It’s big iron days at a military base, recalls pilot fish who was there, and a new, bigger and faster mainframe computer is installed in a somewhat temporary computer center.
Installation goes great and everything checks out OK.
Until a day later, when the new mainframe dies. Shortly after, it is brought up and it runs fine again.
Until the next day, when it dies once again. Engineers are on site and check things out. All diagnostics run with no errors; the system is good.
Until the next day … same thing.
Meanwhile, the old system sitting right next to the new system hasn’t even burped once. Fish is called in with other engineers to try to figure out what is going on.
After a lot of detailed evaluation, it emerges that the system only goes down in the afternoon within a two-to-three-hour time period.
That leads to a lot of head scratching and theorizing and coming up empty.
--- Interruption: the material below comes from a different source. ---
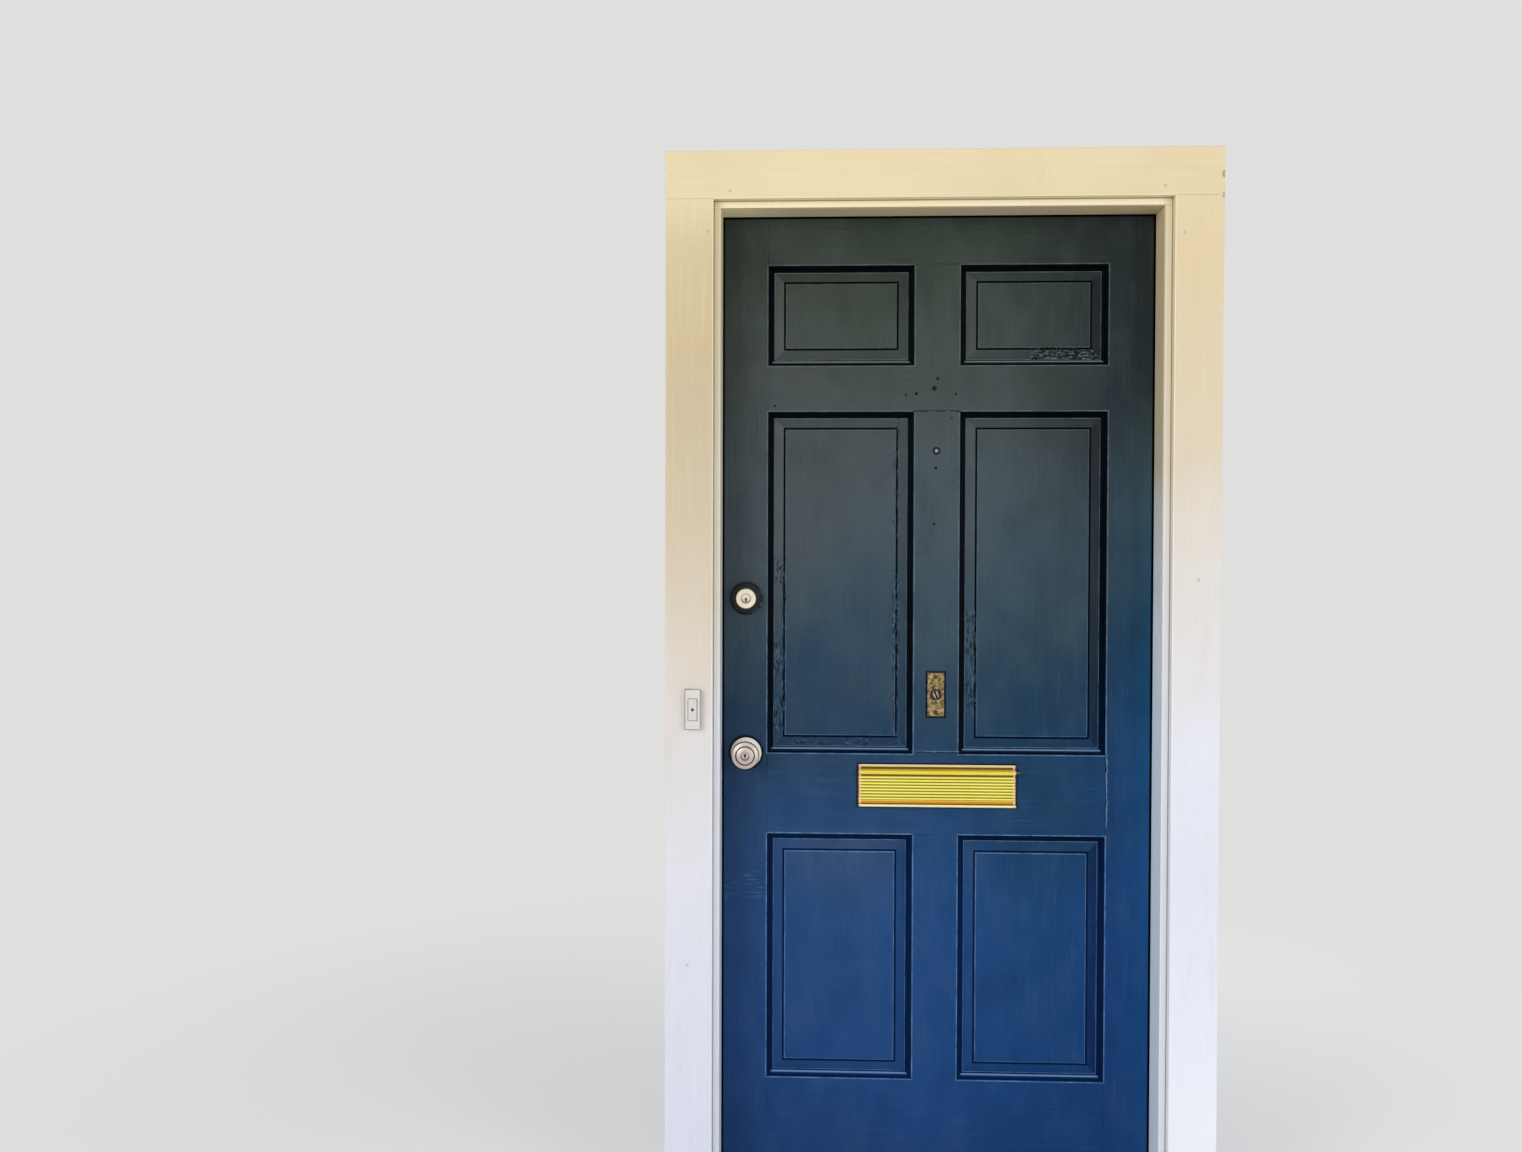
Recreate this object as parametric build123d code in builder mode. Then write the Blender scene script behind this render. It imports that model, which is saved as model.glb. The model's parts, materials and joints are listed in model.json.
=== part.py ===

No possible explanation can be ignored, and so the engineers take note when a member of the military staff makes the offhand observation that the mainframe is going down right around the time that helicopters return to the base every afternoon after daily flight training.
It’s true that the base radar is turned during that activity to sweep for incoming helicopters. But why would that affect one mainframe and not the other?
Turns out the old mainframe had what was called “ROS retry,” and the new mainframe did not. The radar caused ROS errors, which were retried by the old model and corrected before the next sweep of the radar. The new model couldn’t make those corrections.
The mainframes were moved out of that temporary computer center sooner than planned.